O colegiado julgou duas ações nas quais o bispo licenciado da Igreja Universal do Reino de Deus era acusado de abuso de poder e prática de conduta vedada. Num dos processos, a Procuradoria Regional Eleitoral relatou que, em reunião com lideranças religiosas em 2018, Marcelo Crivella deu orientações específicas a pastores que tivessem problemas envolvendo o Imposto Predial e Territorial Urbano (IPTU) em seus templos.

O bispo, que tenta se reeleger prefeito com apoio do presidente Jair Bolsonaro, anunciou que vai recorrer da decisão do TRE-RJ. Outro político que ambiciona voltar à prefeitura do Rio de Janeiro é Eduardo Paes (DEM). No início do mês, ele se tornou réu na Justiça Eleitoral por corrupção, lavagem de dinheiro e falsidade ideológica eleitoral. Segundo Eduardo Paes, a propositura de ação neste momento, sobre fatos que teriam ocorrido em 2012, é “uma tentativa clara de interferência do processo eleitoral”. Noutro caso, a ex-deputada federal Cristiane Brasil (PTB), que era pré-candidata à prefeitura do Rio, teve sua prisão preventiva decretada no dia 11 de setembro. A filha de Roberto Jefferson é acusada de desvios em contratos da Fundação Leão XIII, órgão voltado para a assistência social.

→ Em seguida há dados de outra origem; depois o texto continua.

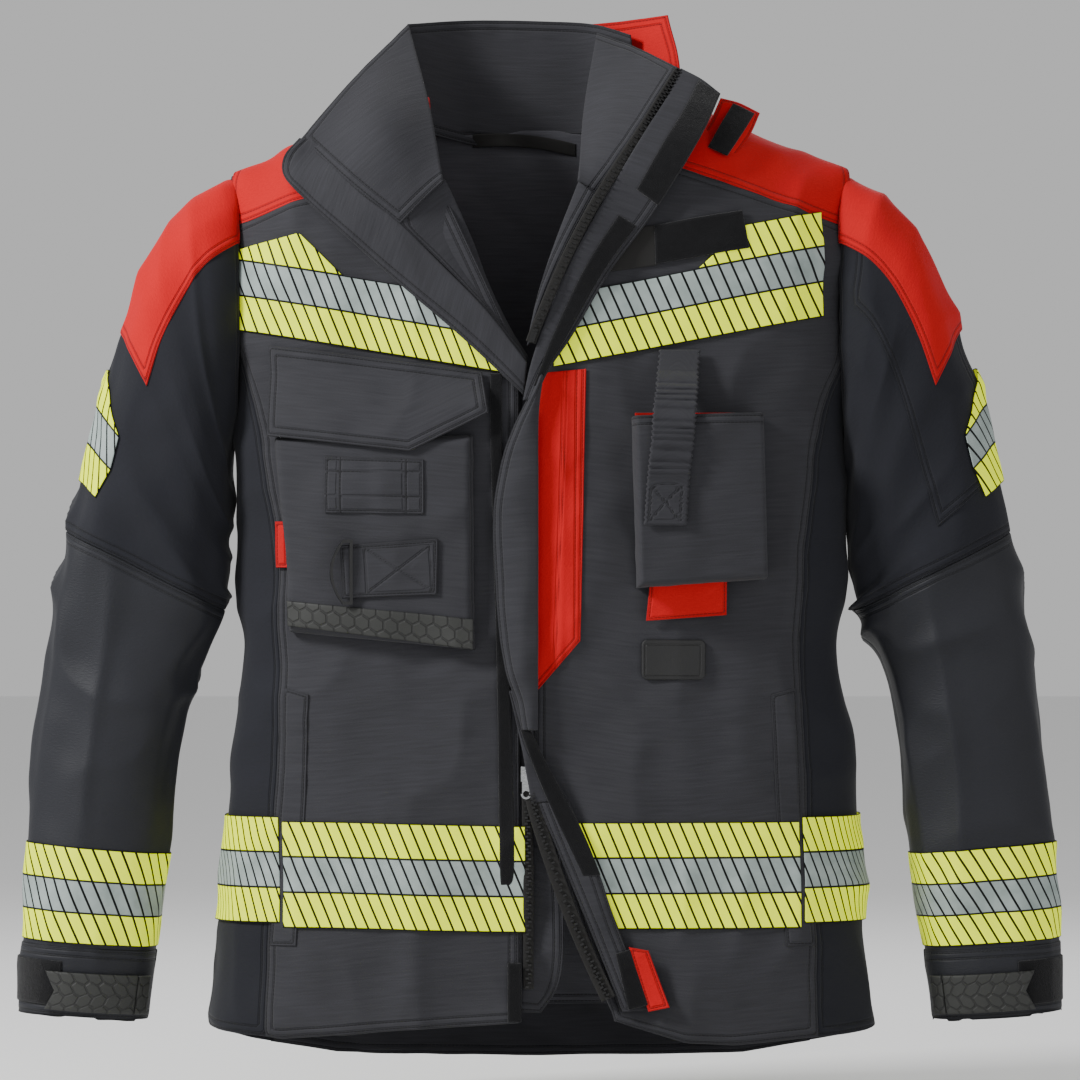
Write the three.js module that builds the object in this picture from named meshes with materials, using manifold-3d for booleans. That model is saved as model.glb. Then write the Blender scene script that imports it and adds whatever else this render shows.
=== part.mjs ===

É preciso melhorar as leis e realizar uma profunda reforma política. Mas essa sucessão de escândalos não pode ser desvinculada da responsabilidade de quem vota. Numa democracia, é o cidadão quem escolhe o governador e o prefeito. Se em todos os municípios essa reflexão é necessária, no Rio o tema é um pouco mais urgente.